Sim­il­arly, data from Pew’s re­li­gious-land­scape study shows that nearly three-fifths of Re­pub­lic­ans are mar­ried—a level last reached in the over­all adult pop­u­la­tion in 1994. Today just un­der half of Amer­ic­an adults are mar­ried. Among Demo­crats, the num­ber is lower still: barely over two-in-five. Like­wise, the share of Re­pub­lic­ans who live in a house­hold with a gun (54 per­cent) equals the share in so­ci­ety over­all in 1993. Since then, gun own­er­ship among the gen­er­al pop­u­la­tion has dropped to about 40 per­cent, while fall­ing even lower (around one-fourth) among Demo­crats.

That gun statistic is surprising. But it explains why it has become such a totem of right wing conservatism. In fact, all these issues are symbols of a white America that no longer exists — at least to the white people who feel threatened by the fact that their culture is changing.

Brownstein’s statistics boil down to this:

As I’ve writ­ten, Re­pub­lic­ans rep­res­ent a co­ali­tion of res­tor­a­tion centered on the groups most un­settled by the changes (primar­ily older, non­col­lege, rur­al, and re­li­giously de­vout whites). Demo­crats mo­bil­ize a co­ali­tion of trans­form­a­tion that re­volves around the heav­ily urb­an­ized groups (mil­len­ni­als, people of col­or, and col­lege-edu­cated, single, and sec­u­lar whites, es­pe­cially wo­men) most com­fort­able with these trends.

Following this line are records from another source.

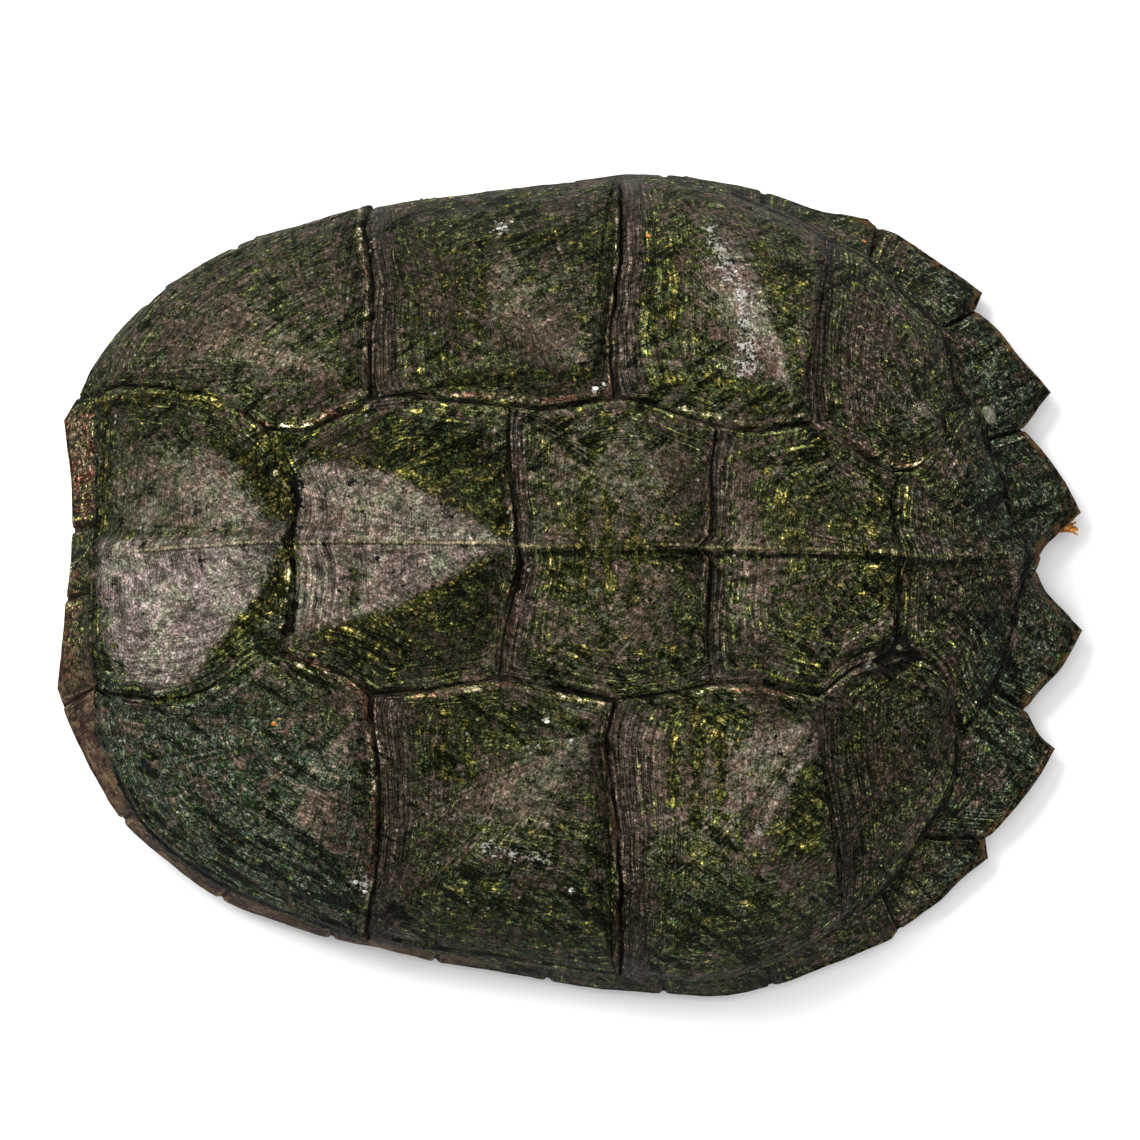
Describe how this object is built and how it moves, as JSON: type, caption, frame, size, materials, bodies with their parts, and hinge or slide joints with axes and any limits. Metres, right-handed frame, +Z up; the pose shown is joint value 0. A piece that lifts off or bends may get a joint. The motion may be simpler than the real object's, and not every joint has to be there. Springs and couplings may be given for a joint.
{
  "type": "turtle shell",
  "caption": "Domed upper shell of a snapping turtle: ridged, overlapping scutes, a low central keel and a saw-toothed tail end, hollow below.",
  "frame": {"origin": "middle of the shell's outline, on the surface that its side rims rest on", "axes": "+X towards the tail end, +Y towards the animal's right side, +Z up out of the dome"},
  "size_m": [0.319, 0.2587, 0.0978],
  "materials": {
    "horn_scutes": "dark olive and brown horny scutes with growth ridges, half dull and half waxy, stained with dry green algae"
  },
  "bodies": {
    "root": {"carapace": "horn_scutes"}
  },
  "joints": []
}
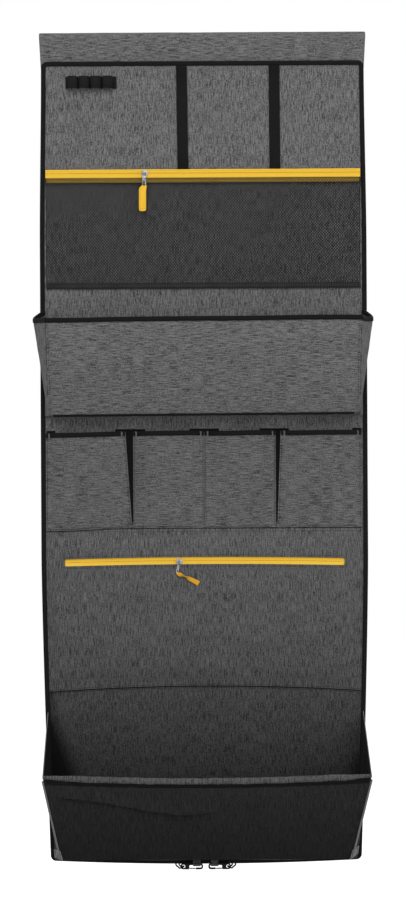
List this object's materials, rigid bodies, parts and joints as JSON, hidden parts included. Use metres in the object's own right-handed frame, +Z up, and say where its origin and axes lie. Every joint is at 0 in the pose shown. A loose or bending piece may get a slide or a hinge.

That's what the Trump phenomenon represents --- a primal scream of loss. Yes, it's economic. The whole middle class in America feels the squeeze and the poor are as screwed as they ever were. But for these people, the Trump people, it's cultural more than anything else. They feel they have lost their social status And even if they become more economically secure, the way think they were back in the 1950s, they will never get that back. On some level they know this. And that's what they're angry about.